Auch General von Linsingen musste bald einsehen, dass die revolutionären Arbeiter und Soldaten eindeutig eine Übermacht darstellten und gab, ohne die Stellungnahme von Max von Baden abzuwarten, den Befehl heraus, dass "Truppen (...) nicht von den Waffe Gebrauch zu machen (hätten), auch nicht bei Verteidigung von Gebäuden"Haffner, Sebastian: "Die deutsche Revolution 1918/1919". München 1979; Seite 80 .

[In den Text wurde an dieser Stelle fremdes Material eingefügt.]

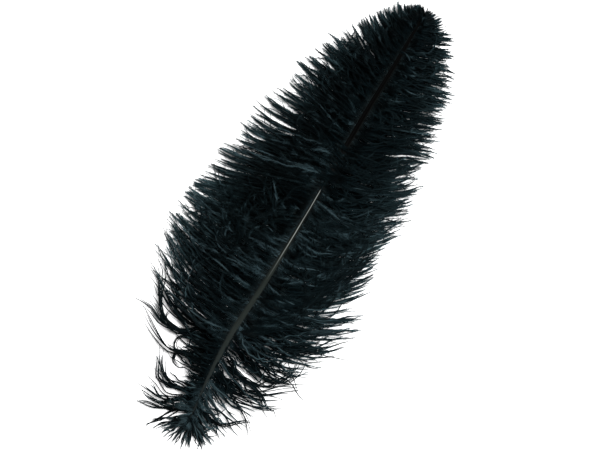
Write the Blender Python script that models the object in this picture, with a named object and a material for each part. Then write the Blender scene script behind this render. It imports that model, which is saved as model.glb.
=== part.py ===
"""An ostrich feather lying on its underside: a horn shaft between two soft vanes of barbs.

X runs from the quill end to the tip, Y to the left of the shaft and Z up from the surface it lies on.
Each vane is a closed solid of the space its barbs fill, out to their tips.
"""

import bpy
import numpy as np

MM = 0.001
GAP = 0.3  # mm between the shaft and each vane, and between the vanes under the shaft
STATION = 4.0  # mm between cross-sections of a vane
SHAFT_SIDES = 14
VANE_END = 154.2  # mm from the middle to the farthest barb tip at either end

# The shaft, as (x, value) in mm. It bows a little to the left near the quill and arches off the surface.
SHAFT_Y = [(-154.2, -7.6), (-133.8, -6.2), (-111, -3.5), (-81, -1.9), (-44, -3.8), (-4, -4.9),
           (40, -5.3), (80, -5.5), (105, -6.1), (141, -6.3), (154.2, -6.3)]
SHAFT_Z = [(-154.2, 2.2), (-133.8, 3.2), (-100, 5.4), (-60, 7.4), (0, 8.6), (60, 8.0),
           (110, 5.8), (140, 3.9), (154.2, 2.6)]
SHAFT_WIDTH = [(-133.8, 1.7), (-111, 3.0), (-90, 4.4), (-62, 5.5), (-44, 5.8), (-20, 5.1), (28, 3.9),
               (60, 3.3), (104, 2.7), (137, 1.7), (149, 0.9)]
SHAFT_DEPTH = 0.85  # of its width

# How far the barb tips reach, as (x, y) in mm. The quill end is ragged, and one deep gap parts the right vane.
LEFT_REACH = [(-154.2, -3.2), (-151.8, 15.6), (-141, 28.8), (-131.4, 36), (-105.6, 38), (-96, 50),
              (-85.8, 63.2), (-76.8, 53), (-55.2, 63), (-32.4, 64.8), (-27.6, 62.4), (-10.2, 57.6),
              (8.4, 55.2), (37.2, 52.8), (49.2, 52.2), (67.8, 46.2), (85.8, 38.5), (109.8, 34.8),
              (121.8, 26.4), (135.6, 18), (147, 8), (154.2, -1.6)]
RIGHT_REACH = [(-154.2, -11.8), (-147, -20), (-132.6, -35), (-124.8, -43.8), (-106.8, -48.5),
               (-96, -54), (-81, -58.8), (-71.4, -52), (-60.6, -63), (-33.6, -64.8), (-28.8, -52),
               (-16, -56), (-5.4, -58.8), (12.6, -54), (40.2, -57.6), (54, -54), (67.2, -51),
               (91.2, -48.6), (102.6, -48), (121.2, -42.6), (139.8, -30.5), (148.8, -21), (154.2, -12.4)]

# The height of the vanes' fullest ridge, and their profile from the shaft (0) to the barb tips (1).
RIDGE_Z = [(-154.2, 4.2), (-140, 6.0), (-115, 8.4), (-80, 11.0), (-30, 13.0), (30, 12.8),
           (90, 10.4), (130, 7.4), (154.2, 4.4)]
PROFILE = [(0.05, 0.94), (0.13, 1.0), (0.25, 0.92), (0.4, 0.73), (0.6, 0.48), (0.8, 0.26), (0.93, 0.11)]
EDGE_Z = 0.9


def smooth(knots, x):
    """A smooth curve through the knots, read at x."""
    xs, ys = np.array(knots, float).T
    slope = np.gradient(ys, xs)
    i = np.clip(np.searchsorted(xs, x) - 1, 0, len(xs) - 2)
    h = xs[i + 1] - xs[i]
    t = (x - xs[i]) / h
    return (
        (2 * t**3 - 3 * t**2 + 1) * ys[i]
        + (t**3 - 2 * t**2 + t) * h * slope[i]
        + (3 * t**2 - 2 * t**3) * ys[i + 1]
        + (t**3 - t**2) * h * slope[i + 1]
    )


def material(name, colour, roughness):
    made = bpy.data.materials.new(name)
    made.use_nodes = True
    shader = made.node_tree.nodes["Principled BSDF"]
    shader.inputs["Base Color"].default_value = (*colour, 1.0)
    shader.inputs["Roughness"].default_value = roughness
    return made


def lofted(name, rings, skin, round_sides):
    """A closed solid through rings of points in mm, given in order along +X and turning from +Y to +Z."""
    count, around = len(rings), len(rings[0])
    faces = [tuple(range(around))[::-1], tuple((count - 1) * around + k for k in range(around))]
    for j in range(count - 1):
        for k in range(around):
            a, b = j * around + k, j * around + (k + 1) % around
            faces.append((a, b, b + around, a + around))
    mesh = bpy.data.meshes.new(name)
    mesh.from_pydata(np.concatenate(rings) * MM, [], faces)
    mesh.polygons.foreach_set("use_smooth", [round_sides and len(f) == 4 for f in faces])
    mesh.materials.append(skin)
    solid = bpy.data.objects.new(name, mesh)
    bpy.context.scene.collection.objects.link(solid)
    return solid


def shaft_radii(x):
    """Half the shaft's width and depth at x. Past its ends this is the narrow slot between the barbs."""
    width = np.interp(x, *np.array(SHAFT_WIDTH).T) if abs(x) > 130 else smooth(SHAFT_WIDTH, x)
    return 0.5 * width, 0.5 * width * SHAFT_DEPTH


def shaft():
    """The horn rod, oval in section, thickest a third of the way up from the quill end."""
    ends = SHAFT_WIDTH[0][0], SHAFT_WIDTH[-1][0]
    turn = np.linspace(0, 2 * np.pi, SHAFT_SIDES, endpoint=False)
    rings = []
    for x in np.linspace(*ends, 60):
        half, deep = shaft_radii(x)
        y, z = smooth(SHAFT_Y, x), smooth(SHAFT_Z, x)
        rings.append(np.stack([np.full(SHAFT_SIDES, x), y + half * np.cos(turn), z + deep * np.sin(turn)], 1))
    return lofted("shaft", rings, material("feather_horn", (0.035, 0.031, 0.027), 0.4), True)


def vane_ring(x, side, reach):
    """One cross-section of a vane: flat underneath, stepped round the shaft and domed over its barbs."""
    y, z = smooth(SHAFT_Y, x), smooth(SHAFT_Z, x)
    half, deep = shaft_radii(x)
    out = np.interp(x, *np.array(reach).T)
    under, beside = y + side * GAP / 2, y + side * (half + GAP)
    low = z - deep - GAP
    ridge = max(smooth(RIDGE_Z, x), z + deep + 0.8)
    points = [(out, 0.0), (out - side * 0.2, EDGE_Z)]
    for u, share in reversed(PROFILE):
        points.append((beside + (out - beside) * u, EDGE_Z + (ridge - EDGE_Z) * share))
    points += [(beside, z + 0.5 * deep), (beside, low), (under, low), (under, 0.0)]
    ring = np.array([(x, a, b) for a, b in points])
    return ring if side > 0 else ring[::-1]


def vane(name, side, reach):
    """A soft vane, as the solid its barbs fill, with a flat underside."""
    count = int(round(2 * VANE_END / STATION)) + 1
    rings = [vane_ring(x, side, reach) for x in np.linspace(-VANE_END, VANE_END, count)]
    return lofted(name, rings, material(name + "_barbs", (0.012, 0.016, 0.017), 0.7), True)


for old in list(bpy.data.objects):
    bpy.data.objects.remove(old, do_unlink=True)
shaft()
vane("left_vane", 1, LEFT_REACH)
vane("right_vane", -1, RIGHT_REACH)
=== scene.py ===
"""A loose ostrich plume, dyed black, lying on its underside on a pale floor and seen from straight above.

X runs from the quill end to the tip, +Y is to the left of the shaft and Z is up. The feather's lengths are in
mm until a mesh is made of them.
"""

import math

import bmesh
import bpy
import numpy as np
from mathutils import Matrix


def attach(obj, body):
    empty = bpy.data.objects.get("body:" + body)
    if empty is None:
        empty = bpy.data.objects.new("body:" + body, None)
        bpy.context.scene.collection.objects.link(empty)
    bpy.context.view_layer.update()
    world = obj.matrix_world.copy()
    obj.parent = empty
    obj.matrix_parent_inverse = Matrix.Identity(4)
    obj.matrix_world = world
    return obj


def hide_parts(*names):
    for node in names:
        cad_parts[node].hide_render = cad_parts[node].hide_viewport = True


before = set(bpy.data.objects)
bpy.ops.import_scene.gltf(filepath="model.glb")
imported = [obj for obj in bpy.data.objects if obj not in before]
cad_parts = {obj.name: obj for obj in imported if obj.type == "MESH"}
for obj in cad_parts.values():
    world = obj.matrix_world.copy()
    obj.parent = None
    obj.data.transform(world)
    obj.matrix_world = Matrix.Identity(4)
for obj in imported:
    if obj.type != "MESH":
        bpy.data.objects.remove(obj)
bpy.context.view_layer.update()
MM = 0.001

# ---------------------------------------------------------------------------------------------------- Shaft
# The rachis and quill: one rod of keratin horn round a pith, grown in one piece with its barbs. It was dyed
# black with them but took the dye badly where it is thickest, so the lower third stays a dull brown-grey.
# Its crown is rounded, with a shallow furrow down each shoulder where the barbs leave it.

SHAFT_AROUND = 28
SHAFT_STEPS = 150
QUILL_ROUNDING = 1.2  # length of the rounded end at the quill
QUILL_STEPS = [0.1, 0.3, 0.6, 0.9]  # extra sections there, from the end
TIP_ROUNDING = 3
TIP_SHORT = 3  # how far the horn ends before its solid does, under the last barbs
LEAST_RIM = 0.02  # keeps the end sections open, as the square of their share of the radius
FURROW_TURN = math.radians(50)  # from the side of the rod to each furrow
FURROW_WIDTH = math.radians(11)
FURROW_DEPTH = 0.16  # of the radius
FURROWS_DEEPEN = (-75, -35)  # from this x to that
GROOVE_WIDTH = math.radians(34)  # of the groove that runs up the middle of the thin end
GROOVE_DEPTH = 0.5
GROOVE_DEEPENS = (25, 60)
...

Max von Baden kam daher zu spät, als er Linsingen auffordern wollte einen Schießbefehl "zum Schutz von Leben und Existenz der Bürger und zum Schutz der Regierungsgebäude"Haffner, Sebastian: "Die deutsche Revolution 1918/1919". München 1979; Seite 80 zu erteilen; der gegensätzliche Befehl war bereits erteilt worden. Doch hatte auch dieser keine Bedeutung mehr, da sämtliche Regierungstruppen in Berlin schon zu den Aufständischen übergelaufen waren. Diejenigen Soldaten, die das Schloss Bellevue und die Spreebrücke verteidigen sollten, warfen kurzerhand ihre Gewehre in den Fluss und sogar die Polizisten zogen sich als Zeichen ihrer Solidarität mit den Arbeitern und Soldaten rote Armbinden über. Sie wollten sich von den Kaisertreuen unterschieden wissen, die an der Lützow-/Ecke Genthiner Straße noch immer bewaffneten Widerstand gegen die Demonstranten leisteten.
Um 13.00 Uhr beschloss das Provinzialschulkollegium, dass die Schulen nicht geschlossen werden sollten, jedoch wurde den Schulleitern freigestellt den Unterricht "zum Schutz der Kinder" auszusetzen.
Auf Grund der Masse an Ereignissen an diesem Tag druckten die Zeitungen diese am 9.November einfach in der Reihenfolge ab, wie sie in den Redaktionen eintrafen, wodurch die Uhrzeiten je nach Blatt sehr variierten. Um die Menschen bestmöglich über den Stand der Dinge zu informieren, wurden teilweise drei Ausgaben einer Zeitung gedruckt, die meist nur vier Seiten umfassten. Der Absatz war enorm; jeder wollte wissen, welche Konsequenzen die Aktionen haben würden.